(A block of data)
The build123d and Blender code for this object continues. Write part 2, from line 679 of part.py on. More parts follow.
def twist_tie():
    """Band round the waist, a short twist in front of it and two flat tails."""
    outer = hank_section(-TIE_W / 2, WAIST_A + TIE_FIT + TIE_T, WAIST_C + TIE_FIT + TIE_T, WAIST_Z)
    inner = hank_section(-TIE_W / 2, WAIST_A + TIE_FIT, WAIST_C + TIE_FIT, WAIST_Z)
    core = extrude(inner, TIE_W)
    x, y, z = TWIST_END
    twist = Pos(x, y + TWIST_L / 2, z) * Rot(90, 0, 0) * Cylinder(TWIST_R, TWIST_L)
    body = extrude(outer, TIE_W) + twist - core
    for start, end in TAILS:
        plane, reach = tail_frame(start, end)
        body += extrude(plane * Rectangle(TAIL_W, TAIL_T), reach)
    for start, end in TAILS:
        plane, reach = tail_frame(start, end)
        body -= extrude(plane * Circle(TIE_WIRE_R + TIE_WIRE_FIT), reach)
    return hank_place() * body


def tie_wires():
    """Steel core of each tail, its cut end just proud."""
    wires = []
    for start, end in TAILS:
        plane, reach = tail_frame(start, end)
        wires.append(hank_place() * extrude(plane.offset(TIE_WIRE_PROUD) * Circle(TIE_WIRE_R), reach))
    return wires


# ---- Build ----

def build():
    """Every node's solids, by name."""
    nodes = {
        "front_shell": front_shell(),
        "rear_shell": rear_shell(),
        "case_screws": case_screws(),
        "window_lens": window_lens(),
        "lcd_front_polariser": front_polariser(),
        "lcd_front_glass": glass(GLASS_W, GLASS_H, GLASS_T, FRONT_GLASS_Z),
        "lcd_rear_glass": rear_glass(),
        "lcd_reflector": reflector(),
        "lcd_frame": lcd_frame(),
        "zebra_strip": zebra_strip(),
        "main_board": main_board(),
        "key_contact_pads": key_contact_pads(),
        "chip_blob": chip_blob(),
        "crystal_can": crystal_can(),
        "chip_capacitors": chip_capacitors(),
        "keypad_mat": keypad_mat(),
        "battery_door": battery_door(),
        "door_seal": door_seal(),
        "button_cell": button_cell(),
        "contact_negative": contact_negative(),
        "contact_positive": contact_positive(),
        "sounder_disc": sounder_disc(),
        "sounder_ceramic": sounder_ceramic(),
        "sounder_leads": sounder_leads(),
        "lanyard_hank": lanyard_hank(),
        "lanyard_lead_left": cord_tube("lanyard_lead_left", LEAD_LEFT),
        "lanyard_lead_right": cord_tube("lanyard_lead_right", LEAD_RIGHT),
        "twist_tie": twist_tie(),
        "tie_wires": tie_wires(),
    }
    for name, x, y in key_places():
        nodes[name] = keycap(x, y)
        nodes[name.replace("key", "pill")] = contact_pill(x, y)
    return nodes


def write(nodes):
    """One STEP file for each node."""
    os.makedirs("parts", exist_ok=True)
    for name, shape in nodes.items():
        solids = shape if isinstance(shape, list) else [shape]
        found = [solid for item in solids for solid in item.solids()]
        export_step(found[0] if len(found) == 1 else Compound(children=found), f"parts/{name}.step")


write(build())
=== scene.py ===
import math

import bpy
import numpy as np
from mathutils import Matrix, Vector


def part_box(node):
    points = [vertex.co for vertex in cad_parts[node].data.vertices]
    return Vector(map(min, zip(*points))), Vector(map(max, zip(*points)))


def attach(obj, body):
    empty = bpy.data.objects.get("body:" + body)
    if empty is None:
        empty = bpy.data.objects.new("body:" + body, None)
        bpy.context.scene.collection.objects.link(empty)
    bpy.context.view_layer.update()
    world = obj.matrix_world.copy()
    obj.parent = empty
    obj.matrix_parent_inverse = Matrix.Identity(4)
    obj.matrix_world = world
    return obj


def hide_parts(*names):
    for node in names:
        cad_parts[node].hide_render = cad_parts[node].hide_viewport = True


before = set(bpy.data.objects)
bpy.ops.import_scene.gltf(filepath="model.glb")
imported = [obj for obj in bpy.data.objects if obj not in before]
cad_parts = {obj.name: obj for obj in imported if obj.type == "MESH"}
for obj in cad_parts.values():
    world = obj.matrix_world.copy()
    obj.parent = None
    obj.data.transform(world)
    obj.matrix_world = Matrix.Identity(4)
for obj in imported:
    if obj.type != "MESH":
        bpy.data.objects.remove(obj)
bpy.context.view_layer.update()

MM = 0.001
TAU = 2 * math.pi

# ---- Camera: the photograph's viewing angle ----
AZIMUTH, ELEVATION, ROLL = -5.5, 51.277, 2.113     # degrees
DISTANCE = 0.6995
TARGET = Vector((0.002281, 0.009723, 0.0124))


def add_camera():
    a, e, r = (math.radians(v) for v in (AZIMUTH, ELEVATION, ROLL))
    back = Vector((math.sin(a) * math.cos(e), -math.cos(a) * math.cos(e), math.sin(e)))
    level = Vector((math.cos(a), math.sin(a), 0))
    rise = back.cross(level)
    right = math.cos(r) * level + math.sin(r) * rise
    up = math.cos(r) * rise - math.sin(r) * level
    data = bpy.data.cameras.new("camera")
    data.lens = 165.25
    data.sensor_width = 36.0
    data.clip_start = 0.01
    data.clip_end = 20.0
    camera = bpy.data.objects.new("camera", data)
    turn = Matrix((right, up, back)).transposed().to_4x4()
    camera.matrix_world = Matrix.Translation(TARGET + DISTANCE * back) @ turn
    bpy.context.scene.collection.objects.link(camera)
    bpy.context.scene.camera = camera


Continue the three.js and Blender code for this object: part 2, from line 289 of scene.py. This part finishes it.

**REQUIREMENT:** Copy verbatim the line that contains "return nodes", the line that contains "zip(*points))), Vector(map(max, zip(*points)))", and all lines between them.

**ANSWER TO THE EXERCISE:**
    return nodes


def write(nodes):
    """One STEP file for each node."""
    os.makedirs("parts", exist_ok=True)
    for name, shape in nodes.items():
        solids = shape if isinstance(shape, list) else [shape]
        found = [solid for item in solids for solid in item.solids()]
        export_step(found[0] if len(found) == 1 else Compound(children=found), f"parts/{name}.step")


write(build())
=== scene.py ===
import math

import bpy
import numpy as np
from mathutils import Matrix, Vector


def part_box(node):
    points = [vertex.co for vertex in cad_parts[node].data.vertices]
    return Vector(map(min, zip(*points))), Vector(map(max, zip(*points)))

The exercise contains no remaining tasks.